Take the data below and repeat it exactly.

Material provided

• • • • •

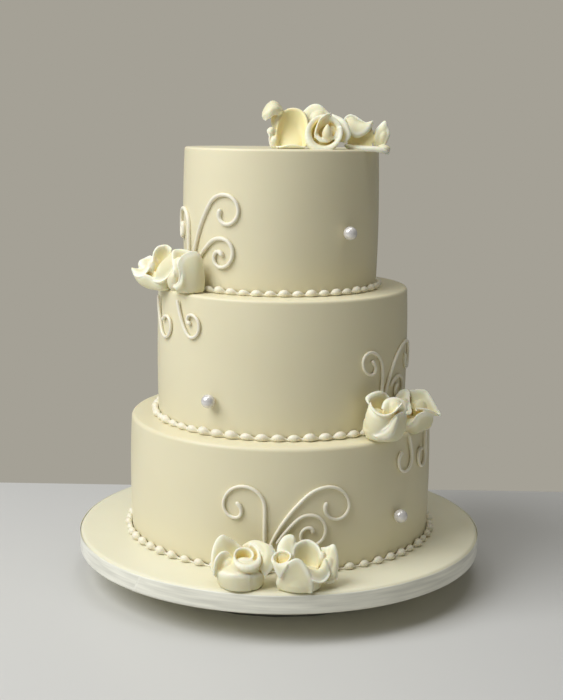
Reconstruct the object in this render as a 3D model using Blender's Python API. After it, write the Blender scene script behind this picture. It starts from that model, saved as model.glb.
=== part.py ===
"""Three-tier wedding cake on an iced round board, with piped borders, piped scrolls, pearls and sugar roses.

Units are metres, +Z is up and the cake's front faces -Y. The origin is the centre of the underside.
A turn is an angle round an upright axis, in degrees: 0 is the front, 90 the right (+X), 180 the back.
"""

import math

import bmesh
import bpy
from mathutils import Matrix, Vector

MM = 0.001
GAP = 0.3 * MM  # clearance between neighbouring pieces

# Driving dimensions: radii and heights from the bottom up.
RISER_RADIUS, RISER_HEIGHT = 115 * MM, 24 * MM
BOARD_RADIUS, BOARD_HEIGHT = 169 * MM, 15.7 * MM
RIBBON_THICKNESS, RIBBON_MARGIN = 0.7 * MM, 1.2 * MM
TIER_RADII = {"bottom": 126 * MM, "middle": 103.7 * MM, "top": 80 * MM}
TIER_OFFSETS = {"bottom": 0.1 * MM, "middle": 0.5 * MM, "top": -2.0 * MM}  # stacked by hand, along X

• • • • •

Reply to the exercise
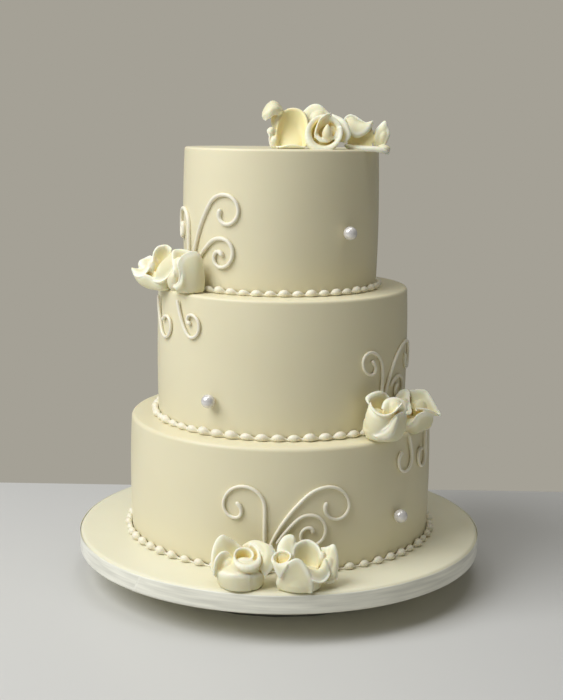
Reconstruct the object in this render as a 3D model using Blender's Python API. After it, write the Blender scene script behind this picture. It starts from that model, saved as model.glb.
=== part.py ===
"""Three-tier wedding cake on an iced round board, with piped borders, piped scrolls, pearls and sugar roses.

Units are metres, +Z is up and the cake's front faces -Y. The origin is the centre of the underside.
A turn is an angle round an upright axis, in degrees: 0 is the front, 90 the right (+X), 180 the back.
"""

import math

import bmesh
import bpy
from mathutils import Matrix, Vector

MM = 0.001
GAP = 0.3 * MM  # clearance between neighbouring pieces

# Driving dimensions: radii and heights from the bottom up.
RISER_RADIUS, RISER_HEIGHT = 115 * MM, 24 * MM
BOARD_RADIUS, BOARD_HEIGHT = 169 * MM, 15.7 * MM
RIBBON_THICKNESS, RIBBON_MARGIN = 0.7 * MM, 1.2 * MM
TIER_RADII = {"bottom": 126 * MM, "middle": 103.7 * MM, "top": 80 * MM}
TIER_OFFSETS = {"bottom": 0.1 * MM, "middle": 0.5 * MM, "top": -2.0 * MM}  # stacked by hand, along X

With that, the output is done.